begin

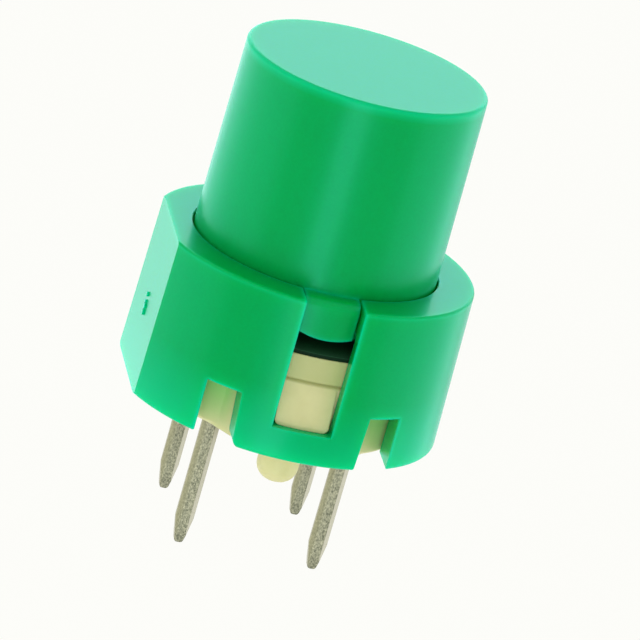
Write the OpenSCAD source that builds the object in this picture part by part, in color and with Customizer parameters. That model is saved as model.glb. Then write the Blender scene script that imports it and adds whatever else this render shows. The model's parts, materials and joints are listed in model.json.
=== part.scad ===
// Round tactile push button switch for a printed circuit board.
// The origin is the centre of the seating plane, where the body rests on the board.
// +Z is up, towards the button. The legs and the peg point down through the board.
// The latch windows face -Y and +Y, and the flat side of the body faces -X.
// All sizes are in millimetres.

/* [Housing] */
// Thickness of the body's wall at its foot
housing_wall = 1.2; // [1.1:0.05:1.5]
// Height of the body above the board
housing_h = 6.05; // [5.8:0.05:6.6]
// Thickness of the wall at the foot of the flat side
flat_wall = 0.65; // [0.6:0.01:0.9]
// Radius of the moulded edge round the top of the body
housing_edge_r = 0.1; // [0.05:0.05:0.3]
// Radius of the moulded edge round the foot of the body
foot_edge_r = 0.15; // [0.05:0.05:0.25]
// Width of the latch windows
window_w = 2.2; // [2:0.1:2.6]
// Height of the bridge below each latch window
bridge_h = 1.18; // [0.9:0.01:1.3]
// Distance from the middle plane to the centre of each foot notch
notch_x = 3; // [2.8:0.05:3.2]
// Width of the foot notches
notch_w = 1.2; // [0.9:0.05:1.4]
// Height of the foot notches
notch_h = 2.05; // [1.4:0.05:2.2]

/* [Button] */
// Diameter of the button where it leaves the body
button_d = 9.15; // [8.8:0.05:9.4]
// Height of the button above the body
button_rise = 7.23; // [4:0.01:9]
// Radius of the edge round the button's top face
button_edge_r = 0.15; // [0.05:0.05:0.6]
// Wall thickness of the button
button_wall = 0.8; // [0.6:0.05:1]
// Distance that the button moves when pressed
travel = 0.4; // [0.2:0.05:0.4]

/* [Base] */
// Height of the cream base inside the body
base_h = 3.83; // [3.6:0.01:3.9]
// Height of the floor that the contact dome sits on
floor_z = 1.8; // [1.7:0.05:1.9]
// Distance from the axis to the centre of the locating peg
peg_y = 3.7; // [3.5:0.05:3.9]
// Diameter of the locating peg
peg_d = 1.55; // [1.2:0.05:1.7]
// Length of the locating peg below the board face
peg_len = 1.65; // [1:0.05:2]

/* [Terminals] */
// Spacing of the legs, the same both ways
pin_pitch = 5.08; // [5:0.02:5.2]
// Width of a leg
pin_w = 0.68; // [0.5:0.02:0.8]
// Thickness of the strip that the terminals are stamped from
strip_t = 0.4; // [0.3:0.05:0.45]
// Length of the legs below the board face
pin_len = 5.2; // [3:0.05:6]

/* [Hidden] */

$fn = 96;
// How far a cutting tool reaches past the face that it cuts
cut_over = 1;

// Radii, worked out from the button outwards
bore_clearance = 0.06;
bore_r = button_d / 2 + bore_clearance;
lip_reach = 0.3;
cavity_r = bore_r + lip_reach;
base_clearance = 0.1;
base_r = cavity_r - base_clearance;
pad_proud = 0.52;
pad_r = base_r + pad_proud;
pad_clearance = 0.07;
recess_r = pad_r + pad_clearance;
housing_foot_r = cavity_r + housing_wall;
flat_reach = cavity_r + flat_wall;

// Housing
housing_draft = 0.12;
housing_top_r = housing_foot_r - housing_draft;
flat_draft = atan(housing_draft / housing_h);
bore_chamfer = 0.03;
notch_taper = 0.1;
notch_left_corner_r = 0.35;
notch_right_corner_r = 0.12;
notch_outer_corner_r = 0.12;
rib_w = 0.8;
rib_depth = 0.27;
rib_sink = 0.2;
// Torn stubs of the moulding gate on the flat side: place along Y, height and radius of each
gate_stubs = [[0.1, 2.98, 0.09], [0.03, 2.72, 0.07], [-0.04, 2.56, 0.1], [-0.02, 2.32, 0.12]];
gate_rise = 0.07;
gate_sink = 0.1;

// Base
base_edge = 0.12;
// The pads fill the windows. Their flanks are planes, at this angle to the X axis
pad_flank_a = 53;
pad_flank_in = 0.285;
crease_z = 2.85;
crease_w = 0.14;
crease_depth = 0.08;
latch_clearance = 0.1;
latch_half_w = window_w / 2 - latch_clearance;
latch_lip_h = 0.14;
latch_reach = 0.4;
latch_corner_r = 0.2;
peg_tip_flat_r = 0.15;
peg_tip_r = peg_d / 2 - peg_tip_flat_r;
leg_pocket_gap = 0.42;
leg_pocket_depth = 0.3;
leg_pocket_r = 0.3;

// Rubber boot
flange_t = 0.15;
flange_in = 0.05;
flange_top_z = base_h + flange_t;
bead_inset = 0.7;
bead_r = base_r - bead_inset;
bead_w = 0.25;
bead_depth = 0.25;
bead_slack = 0.05;
boot_wall = 0.25;
boot_skirt_gap = 0.24;
boot_shoulder_in = 0.3;
boot_shoulder_h = 0.4;
boot_shoulder_z = flange_top_z + boot_shoulder_h;
boot_crown_chamfer = 0.15;
nib_r = 0.7;
nib_chamfer = 0.1;

// Contact dome. Its rim rests on the bar of the right terminal, and the well of the base clears it
dome_rim_in = 0.045;
dome_r = pin_pitch / 2 + pin_w / 2 - dome_rim_in;
well_clearance = 0.2;
well_r = dome_r + well_clearance;
dome_t = 0.1;
dome_foot_w = 0.15;
dome_slack = 0.05;
dome_gap = travel + dome_slack;
dome_top_z = floor_z + dome_gap + dome_t;
dome_steps = 10;

// Button
skirt_gap = 0.05;
skirt_z = flange_top_z + travel + skirt_gap;
button_top_z = housing_h + button_rise;
button_draft = 0.0097;
button_foot_r = button_d / 2 + button_draft * (housing_h - skirt_z);
button_top_r = button_d / 2 - button_draft * button_rise;
button_roof_t = 0.9;
skirt_edge = 0.08;
stem_r = 1.3;
stem_lift = 1;
stem_z = skirt_z + stem_lift;
crown_z = stem_z;
stem_rib_t = 0.6;
stem_rib_h = 2.4;
key_clearance = 0.08;
key_half_w = window_w / 2 - key_clearance;
key_out_r = recess_r - key_clearance;
key_lift = 0.1;
key_z = skirt_z + key_lift;
key_arc_r = 3.1;
key_top_drop = 0.03;
key_top_z = housing_h - key_top_drop;
key_top_r = 0.35;
hook_half_w = 0.8;
hook_clearance = 0.08;
hook_out_r = cavity_r - hook_clearance;
hook_lift = 0.05;
hook_z = skirt_z + hook_lift;
hook_h = 0.42;
hook_slope = 0.2;

// The lip of the housing rests on the hooks, so its under side follows them
lip_z = hook_z + hook_h;

// Rubber boot radii that follow the button's skirt and stem
boot_foot_r = button_foot_r - button_wall - boot_skirt_gap;
boot_shoulder_r = boot_foot_r - boot_shoulder_in;
crown_rim = 0.2;
boot_crown_r = stem_r + crown_rim;

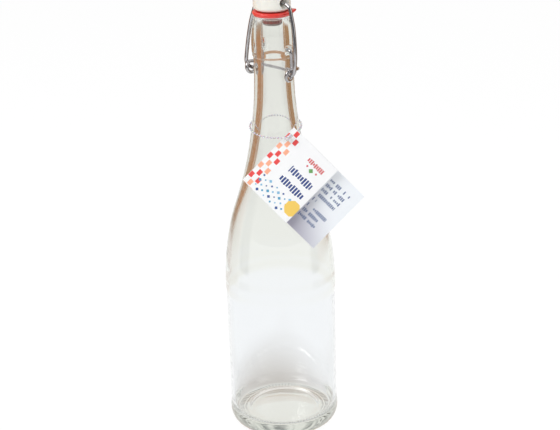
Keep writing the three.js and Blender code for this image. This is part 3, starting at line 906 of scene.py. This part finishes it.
class SWING_OT_glass(bpy.types.Operator):
    """Blows the glass: one closed shell with its dimples and knurled bearing ring"""

    bl_idname = "swing.glass"
    bl_label = "Make the glass"

    def execute(self, context):
        glass = glass_settings()
        bottle = revolve("glass_bottle", outer_outline() + inner_outline(), glass.segments,
                         soda_lime_glass(glass.tint))
        press_dimples(bottle.data)
        knurl_base(bottle.data)
        face_outwards(bottle.data)
        finish_piece(bottle, "glass_body", "glass", "bottle")
        return {"FINISHED"}


# ---------------------------------------------------------------- stopper and washer

def trumpet(side, middle):
    """A cutter for the stopper's hole: straight inside, and flaring out to one side."""
    radius = closure_settings().stopper_radius
    outline = [(0, 0), (HOLE_RADIUS, 0), (HOLE_RADIUS, radius - FLARE_DEPTH)]
    outline += line(outline[-1], (FLARE_RADIUS, radius), 12, lambda part: part ** FLARE_CURVE)
    outline += [(FLARE_RADIUS + 1 * MM, radius + 1.5 * MM), (0, radius + 1.5 * MM)]
    cutter = revolve("flare", outline, 64)
    turn = Matrix.Rotation(math.pi / 2 * side, 4, "Y")
    stretch = Matrix.Diagonal((1, FLARE_STRETCH, 1, 1))
    cutter.data.transform(Matrix.Translation((0, 0, middle)) @ stretch @ turn)
    face_outwards(cutter.data)
    return cutter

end

* [Stated problem]:
Up to and including the line with "notch_h = 2.05; // [1.4:0.05:2.2]", repeat the data exactly, starting from its first line; nothing else belongs in the response.

* [Result of the task]:
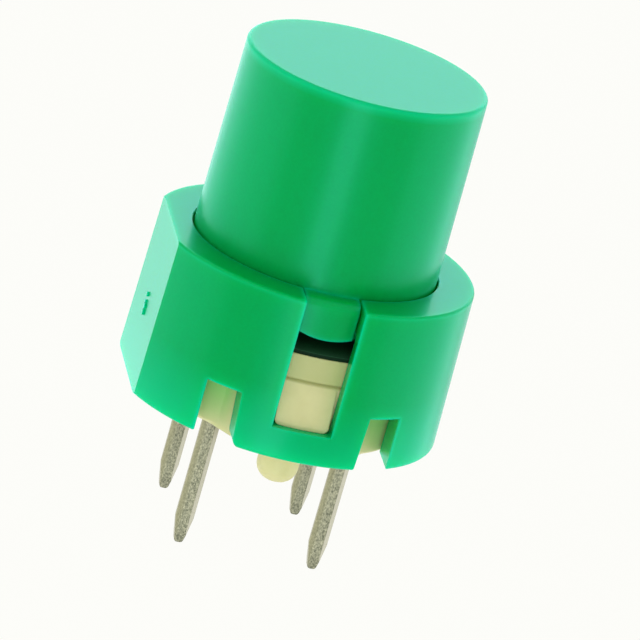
Write the OpenSCAD source that builds the object in this picture part by part, in color and with Customizer parameters. That model is saved as model.glb. Then write the Blender scene script that imports it and adds whatever else this render shows. The model's parts, materials and joints are listed in model.json.
=== part.scad ===
// Round tactile push button switch for a printed circuit board.
// The origin is the centre of the seating plane, where the body rests on the board.
// +Z is up, towards the button. The legs and the peg point down through the board.
// The latch windows face -Y and +Y, and the flat side of the body faces -X.
// All sizes are in millimetres.

/* [Housing] */
// Thickness of the body's wall at its foot
housing_wall = 1.2; // [1.1:0.05:1.5]
// Height of the body above the board
housing_h = 6.05; // [5.8:0.05:6.6]
// Thickness of the wall at the foot of the flat side
flat_wall = 0.65; // [0.6:0.01:0.9]
// Radius of the moulded edge round the top of the body
housing_edge_r = 0.1; // [0.05:0.05:0.3]
// Radius of the moulded edge round the foot of the body
foot_edge_r = 0.15; // [0.05:0.05:0.25]
// Width of the latch windows
window_w = 2.2; // [2:0.1:2.6]
// Height of the bridge below each latch window
bridge_h = 1.18; // [0.9:0.01:1.3]
// Distance from the middle plane to the centre of each foot notch
notch_x = 3; // [2.8:0.05:3.2]
// Width of the foot notches
notch_w = 1.2; // [0.9:0.05:1.4]
// Height of the foot notches
notch_h = 2.05; // [1.4:0.05:2.2]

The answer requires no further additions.